### [GIVEN MATERIAL]

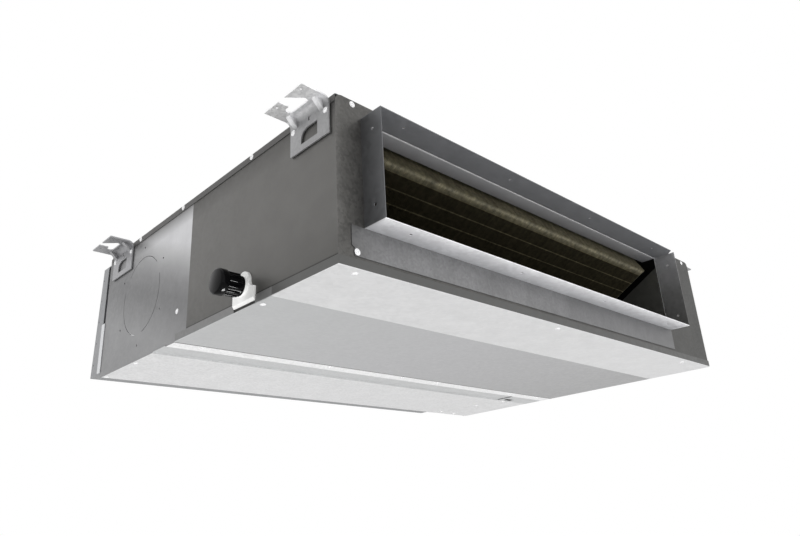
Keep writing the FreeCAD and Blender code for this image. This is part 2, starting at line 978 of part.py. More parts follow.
# Inlet flange: its left strip stands off the side sheet and leaves the filter slot
def make_inlet_flange():
    low, high = S.inlet_low, inlet_high
    top_end = rear + S.inlet_top_projection
    bottom_end = rear + S.inlet_bottom_projection

    def draw_top(sketch):
        outline(
            sketch,
            (rear, high - t),
            (top_end, high - t),
            (top_end, high),
            (rear + t, high),
            (rear + t, high + S.inlet_lip),
            (rear, high + S.inlet_lip),
        )

    def draw_bottom(sketch):
        outline(
            sketch,
            (rear, low - S.inlet_lip),
            (rear + t, low - S.inlet_lip),
            (rear + t, low),
            (bottom_end, low),
            (bottom_end, low + t),
            (rear, low + t),
        )

    def draw_strip(start):
        def draw(sketch):
            outline(
                sketch,
                (start, low + t),
                (bottom_end, low + t),
                (top_end, high - t),
                (start, high - t),
            )

        return draw

    strip_start = filter_rear + S.slot_clearance
    extrusion("inlet_flange_top", "X", (inlet_left, inlet_right), draw_top)
    extrusion("inlet_flange_bottom", "X", (inlet_left, inlet_right), draw_bottom)
    walls = (
        ("left", (inlet_left, inlet_left + t), draw_strip(strip_start)),
        ("right", (inlet_right - t, inlet_right), draw_strip(rear)),
    )
    for hand, span, draw in walls:
        label = f"inlet_flange_{hand}"
        wall = section_body(f"{label}_wall", "X", span, draw)
        if hand == "left":
            inward = (inlet_left, inlet_left + S.inlet_return)
            depth = (strip_start, strip_start + t)
            wall = fuse(f"{label}_fold", wall, box("inlet_return", inward, depth, (low + t, high - t)))
        count = int(SIZES["inlet_holes"])
        pitch = (high - low - 2 * S.inlet_end_hole) / (count - 1)
        drills = []
        for index in range(count):
            level = low + S.inlet_end_hole + index * pitch
            slant = (bottom_end - top_end) * (level - low) / (high - low)
            foot = (span[0] - t, bottom_end - slant - S.inlet_hole_setback, level)
            drills.append(rod(f"{label}_drill_{index}", "X", foot, S.inlet_hole_radius, 3 * t))
        sub_part(label, cut(label, wall, *drills))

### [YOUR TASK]
Give the material above again, word for word.

### [REPLY TO THE EXERCISE]
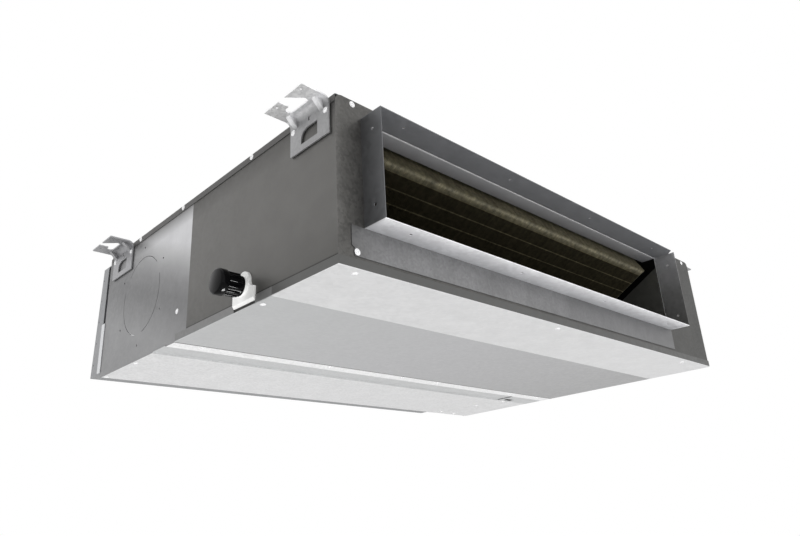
Keep writing the FreeCAD and Blender code for this image. This is part 2, starting at line 978 of part.py. More parts follow.
# Inlet flange: its left strip stands off the side sheet and leaves the filter slot
def make_inlet_flange():
    low, high = S.inlet_low, inlet_high
    top_end = rear + S.inlet_top_projection
    bottom_end = rear + S.inlet_bottom_projection

    def draw_top(sketch):
        outline(
            sketch,
            (rear, high - t),
            (top_end, high - t),
            (top_end, high),
            (rear + t, high),
            (rear + t, high + S.inlet_lip),
            (rear, high + S.inlet_lip),
        )

    def draw_bottom(sketch):
        outline(
            sketch,
            (rear, low - S.inlet_lip),
            (rear + t, low - S.inlet_lip),
            (rear + t, low),
            (bottom_end, low),
            (bottom_end, low + t),
            (rear, low + t),
        )

    def draw_strip(start):
        def draw(sketch):
            outline(
                sketch,
                (start, low + t),
                (bottom_end, low + t),
                (top_end, high - t),
                (start, high - t),
            )

        return draw

    strip_start = filter_rear + S.slot_clearance
    extrusion("inlet_flange_top", "X", (inlet_left, inlet_right), draw_top)
    extrusion("inlet_flange_bottom", "X", (inlet_left, inlet_right), draw_bottom)
    walls = (
        ("left", (inlet_left, inlet_left + t), draw_strip(strip_start)),
        ("right", (inlet_right - t, inlet_right), draw_strip(rear)),
    )
    for hand, span, draw in walls:
        label = f"inlet_flange_{hand}"
        wall = section_body(f"{label}_wall", "X", span, draw)
        if hand == "left":
            inward = (inlet_left, inlet_left + S.inlet_return)
            depth = (strip_start, strip_start + t)
            wall = fuse(f"{label}_fold", wall, box("inlet_return", inward, depth, (low + t, high - t)))
        count = int(SIZES["inlet_holes"])
        pitch = (high - low - 2 * S.inlet_end_hole) / (count - 1)
        drills = []
        for index in range(count):
            level = low + S.inlet_end_hole + index * pitch
            slant = (bottom_end - top_end) * (level - low) / (high - low)
            foot = (span[0] - t, bottom_end - slant - S.inlet_hole_setback, level)
            drills.append(rod(f"{label}_drill_{index}", "X", foot, S.inlet_hole_radius, 3 * t))
        sub_part(label, cut(label, wall, *drills))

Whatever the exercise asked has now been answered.